The immediate temptation when you hit a slope is to change down a gear or two, but if you are working on developing your muscular strength it is best to stay slightly ‘over-geared’ so you are a little bit uncomfortable. As a rough guide, try a pedalling rate of between 60 and 80rpm for this work, or at least 10 revs per minute below your normal pedalling speed (for the sportive, you would choose a more comfortable cadence, but for the purpose of training you need to create a slight ‘overload’). With added force through the legs, it is important to try to maintain light to moderate contact on the handlebars while focussing on holding your body still, and keeping your knees in line with your pedals.  You may notice you are pulling lightly on the bars on the same side as the leg down stroke, but this should be ‘balancing’, without causing any ‘rocking’ or ‘nodding’ through your torso.

Work combining strength and technique can be built into daily rides that include long-ish climbs

This approach, combining work on technique and strength, can be built into your daily riding where you find a longish gradient, even if it is not that steep. Anything over a minute will work well, and you can roll back down the hill and repeat it several times as your strength develops and progresses. On your longer weekend rides, seek out some longer hills and repeat these too, if you have a lot of climbing as part of your goal sportive.

Gradual increase in training load

While most riders tackling a long sportive know the importance of getting the miles in, you may not have considered how much climbing time you have included in your training. From a practical standpoint this poses obvious challenges as not many of us live close to alpine climbs that go on for kilometre after kilometre. But having said that it is really important you build your climbing ‘volume’ towards what will be required in your goal event. In the same way that you build and develop your cardiovascular endurance you need to build your muscular strength and in fact, lack of adequate preparation in this area is possibly more likely to cause you problems.

If you estimate there will be two hours of climbing in your goal event, you must find a way to incorporate enough overloading and hill repeats to prepare your body for that kind of challenge. Using the overload technique described above, you won’t quite need to match that duration within one ride, but if you aim for at least half the time you can be fairly confident that on the day the climbing will be within your ability.

Musculo-skeletal problems

Lack of climbing ‘volume’ in preparation for a hilly sportive will most likely leave you with back ache or knee pain if there are underlying issues that don’t show up on the flat.
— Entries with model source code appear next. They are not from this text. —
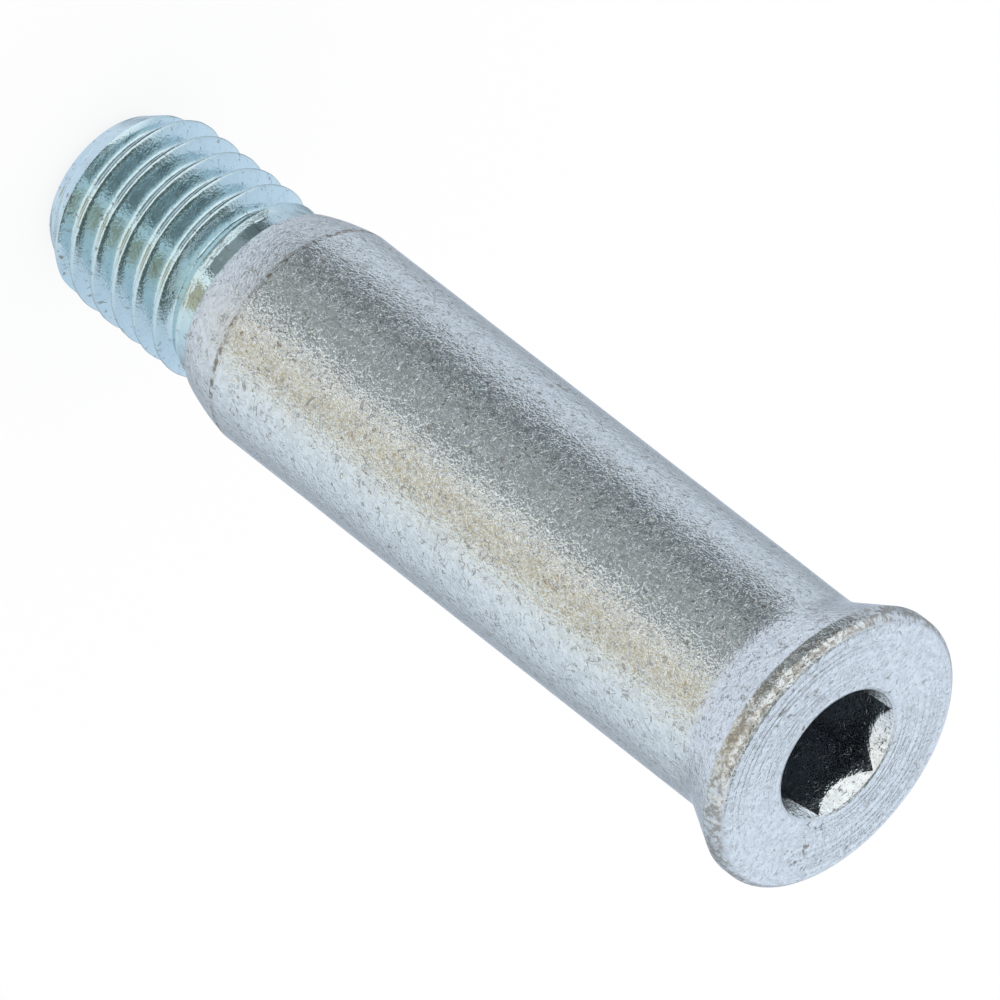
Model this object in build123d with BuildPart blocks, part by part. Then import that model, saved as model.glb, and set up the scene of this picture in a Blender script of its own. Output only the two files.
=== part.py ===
"""Shoulder bolt with a flared flat head, a hexagon socket and a right-hand thread, made as one piece.

Millimetres. +Z runs up the bolt's axis from the threaded end to the head, and the origin is the centre of the
threaded end's flat face, on which the bolt stands.
"""

import os
from math import ceil, radians, tan

from build123d import *

# Thread, from the end face up to the nose of the shoulder
thread_diameter = 6.9
thread_pitch = 1.0
thread_length = 7.5  # with the neck
crest_height = 0.1  # where the first crest crosses the +X side
end_chamfer_depth = 0.8
end_chamfer_length = 1.3
run_out_length = 0.8
flank_angle = 60

# Neck, the plain stretch of the thread's blank below the shoulder
neck_depth = 0.25  # below the thread's crest
neck_length = 0.6
neck_fillet = 0.08

# Shoulder, with a rounded nose that leads down to a small step above the neck
shoulder_diameter = 8.0
shoulder_length = 27.0  # from the step to the head's face
nose_length = 1.9
nose_bulge_radius = 9.0
nose_step = 0.3
nose_edge_radius = 0.2

# Head, a cone that flares from the shoulder to a narrow rim
head_diameter = 10.0
rim_depth = 0.7  # from the head's face to the foot of the rim
rim_edge_radius = 0.35
rim_foot_radius = 0.12
flare_angle = 55
flare_fillet = 2.0

# Hexagon socket
socket_width = 4.05  # across flats
socket_depth = 3.2
socket_chamfer = 0.35  # how far the mouth stands out from the flats
socket_chamfer_angle = 62
socket_edge_radius = 0.2
drill_point_angle = 120

# Sizes that follow
thread_radius = thread_diameter / 2
thread_depth = 0.61 * thread_pitch
crest_width = thread_pitch / 8
tooth_sink = thread_pitch / 10
tooth_width = crest_width + 2 * (thread_depth + tooth_sink) * tan(radians(flank_angle / 2))
trim_radius = thread_radius + thread_pitch / 5
root_radius = thread_radius - thread_depth
end_radius = thread_radius - end_chamfer_depth
end_chamfer_run = end_chamfer_length / end_chamfer_depth
neck_radius = thread_radius - neck_depth
neck_foot = thread_length - neck_length
run_out_run = run_out_length / neck_depth
helix_height = 0.4 * thread_pitch  # of the crest over +X while the thread is cut
ridge_start = helix_height - thread_pitch
ridge_turns = ceil(neck_foot / thread_pitch) + 2
nose_radius = neck_radius + nose_step
nose_top = thread_length + nose_length
shoulder_radius = shoulder_diameter / 2
bolt_length = thread_length + shoulder_length
head_radius = head_diameter / 2
rim_foot = bolt_length - rim_depth
flare_foot = rim_foot - (head_radius - shoulder_radius) / tan(radians(flare_angle / 2))
socket_radius = socket_width / 2
socket_floor = bolt_length - socket_depth
mouth_radius = socket_radius + socket_chamfer
mouth_floor = bolt_length - socket_chamfer / tan(radians(socket_chamfer_angle / 2))
drill_point = socket_floor - socket_radius / tan(radians(drill_point_angle / 2))

os.makedirs("parts", exist_ok=True)


def corner(sketch, radius, height):
    """The sketch's corner nearest to a radius and a height in the bolt's section."""
    return sketch.vertices().sort_by_distance((radius, height))[0]


# One turn of the thread's ridge, a tooth swept along a helix and sunk a little into the core
with BuildPart() as ridge_turn:
    with BuildLine() as ridge_path:
        Helix(thread_pitch, thread_pitch, root_radius)
    with BuildSketch(Plane(ridge_path.line @ 0, x_dir=(1, 0, 0), z_dir=ridge_path.line % 0)):
        with BuildLine():
            Polyline(
                (-tooth_sink, -tooth_width / 2),
                (thread_depth, -crest_width / 2),
                (thread_depth, crest_width / 2),
                (-tooth_sink, tooth_width / 2),
                close=True,
            )
        make_face()
    sweep(path=ridge_path.line, is_frenet=True)

# The ridge from below the end face to above the neck's foot, trimmed by the end's chamfer and by the cone on which
# its crest runs out into the neck; both cones reach past the crest, to a wall that touches nothing
with BuildPart() as thread_ridge:
    with Locations(*[(0, 0, ridge_start + turn * thread_pitch) for turn in range(ridge_turns)]):
        add(ridge_turn.part)
    with BuildSketch(Plane.XZ):
        with BuildLine():
            Polyline(
                (0, 0),
                (end_radius, 0),
                (trim_radius, (trim_radius - end_radius) * end_chamfer_run),
                (trim_radius, neck_foot - (trim_radius - neck_radius) * run_out_run),
                (neck_radius, neck_foot),
                (0, neck_foot),
                close=True,
            )
        make_face()
    revolve(axis=Axis.Z, mode=Mode.INTERSECT)

# Threaded end up to the neck's foot, where the core widens to close the grooves
with BuildPart() as threaded_end:
    with BuildSketch(Plane.XZ):
        with BuildLine():
            Polyline(
                (0, 0),
                (end_radius, 0),
                (root_radius, (root_radius - end_radius) * end_chamfer_run),
                (root_radius, neck_foot - run_out_length),
                (neck_radius, neck_foot),
                (0, neck_foot),
                close=True,
            )
        make_face()
    revolve(axis=Axis.Z)
    add(thread_ridge.part)

with BuildPart() as shoulder_bolt:
    # Turned form from the neck's foot to the head, with the socket's countersunk mouth
    with BuildSketch(Plane.XZ) as section:
        with BuildLine():
            Polyline(
                (nose_radius, thread_length),
                (neck_radius, thread_length),
                (neck_radius, neck_foot),
                (0, neck_foot),
                (0, mouth_floor),
                (socket_radius, mouth_floor),
                (mouth_radius, bolt_length),
                (head_radius, bolt_length),
                (head_radius, rim_foot),
                (shoulder_radius, flare_foot),
                (shoulder_radius, nose_top),
            )
            RadiusArc((shoulder_radius, nose_top), (nose_radius, thread_length), nose_bulge_radius)
        make_face()
        fillet(corner(section, neck_radius, thread_length), neck_fillet)
        fillet(corner(section, nose_radius, thread_length), nose_edge_radius)
        fillet(corner(section, shoulder_radius, flare_foot), flare_fillet)
        fillet(corner(section, head_radius, rim_foot), rim_foot_radius)
        fillet(corner(section, head_radius, bolt_length), rim_edge_radius)
        fillet(corner(section, mouth_radius, bolt_length), socket_edge_radius)
    revolve(axis=Axis.Z)

    # The threaded end, turned until its crests cross the +X side at the right heights
    with Locations(Location((0, 0, 0), (0, 0, 360 * (helix_height - crest_height) / thread_pitch))):
        add(threaded_end.part)

    # Socket: six flats with a corner towards +Y, above the cone that the drill left
    with BuildSketch(Plane.XY.offset(socket_floor)):
        RegularPolygon(socket_radius, 6, major_radius=False, rotation=30)
    extrude(amount=socket_depth, mode=Mode.SUBTRACT)
    with BuildSketch(Plane.XZ):
        with BuildLine():
            Polyline((0, drill_point), (socket_radius, socket_floor), (0, socket_floor), close=True)
        make_face()
    revolve(axis=Axis.Z, mode=Mode.SUBTRACT)

shoulder_bolt.part.label = "shoulder_bolt"
export_step(shoulder_bolt.part, "parts/shoulder_bolt.step")
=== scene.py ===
"""Draws a shoulder bolt in bright zinc plating, standing on its threaded end in a small white studio.

The bolt is one turned and rolled piece, so it is one mesh: rings of points from the centre of the
threaded end, over the thread, neck, nose, shoulder and head, and down into the hexagon socket. Lengths
in the code are millimetres in the bolt's own frame, with the origin at the centre of the threaded end
and +Z running to the head; they are turned to metres when the mesh is made.
"""

import math

import bpy
import numpy as np
from mathutils import Matrix, Vector


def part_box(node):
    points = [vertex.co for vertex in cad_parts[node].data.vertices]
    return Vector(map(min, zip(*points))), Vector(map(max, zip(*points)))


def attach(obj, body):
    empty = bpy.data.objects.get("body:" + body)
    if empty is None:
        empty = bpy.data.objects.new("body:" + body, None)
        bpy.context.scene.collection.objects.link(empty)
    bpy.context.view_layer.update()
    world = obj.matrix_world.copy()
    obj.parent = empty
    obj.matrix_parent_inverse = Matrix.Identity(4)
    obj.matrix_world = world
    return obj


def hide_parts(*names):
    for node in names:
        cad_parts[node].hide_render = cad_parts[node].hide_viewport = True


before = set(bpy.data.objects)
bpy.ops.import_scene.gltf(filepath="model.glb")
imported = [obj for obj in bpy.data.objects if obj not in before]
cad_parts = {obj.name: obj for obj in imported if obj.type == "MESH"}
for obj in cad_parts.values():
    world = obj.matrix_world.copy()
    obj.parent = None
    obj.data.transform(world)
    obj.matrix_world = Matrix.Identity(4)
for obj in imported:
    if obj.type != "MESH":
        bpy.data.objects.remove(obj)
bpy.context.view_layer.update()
bolt_low, bolt_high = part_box("shoulder_bolt")

bl_info = {
    "name": "Zinc-plated shoulder bolt",
    "version": (1, 0, 0),
    "blender": (4, 5, 0),
    "location": "3D View > Sidebar > Bolt",
    "description": "Builds a shoulder bolt with a rolled thread, its zinc plating and a white studio",
    "category": "Add Mesh",
}

MM = 0.001
COLUMNS = 288  # round the axis; a multiple of 24, so that the socket's corners and flats fall on columns

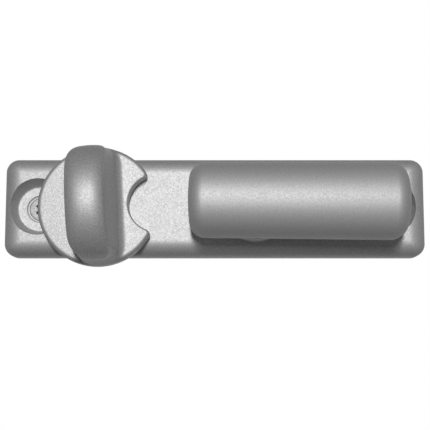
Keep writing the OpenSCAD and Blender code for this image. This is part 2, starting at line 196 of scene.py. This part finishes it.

Often it is your back that will feel the load the most as it is flexed forwards and under significant load for unusual periods of time. Back ache is the thin end of a wedge that can lead to pain and injury so should not be ignored.  If you ‘push through’ this type of discomfort with bloody minded determination, you may find your season becomes limited later on by developing problems.

Equally sometimes knee pain can emerge as a result of muscle imbalances around the hips and knee joint causing the knee to ‘track’ unevenly. If you have prepared sensibly and progressively and are still experiencing back or knee problems, it would suggest that putting in some work off the bike might be required. This may include stretching and lengthening muscles that are pulling your back and knees into a less than ideal position, or perhaps strengthening a weakened core.  Stretching your hamstring correctly and using a foam roller on your illio-tibial band (or ITB) that runs along the outer thigh can help prevent these two commonly tight areas giving you back and knee problems respectively.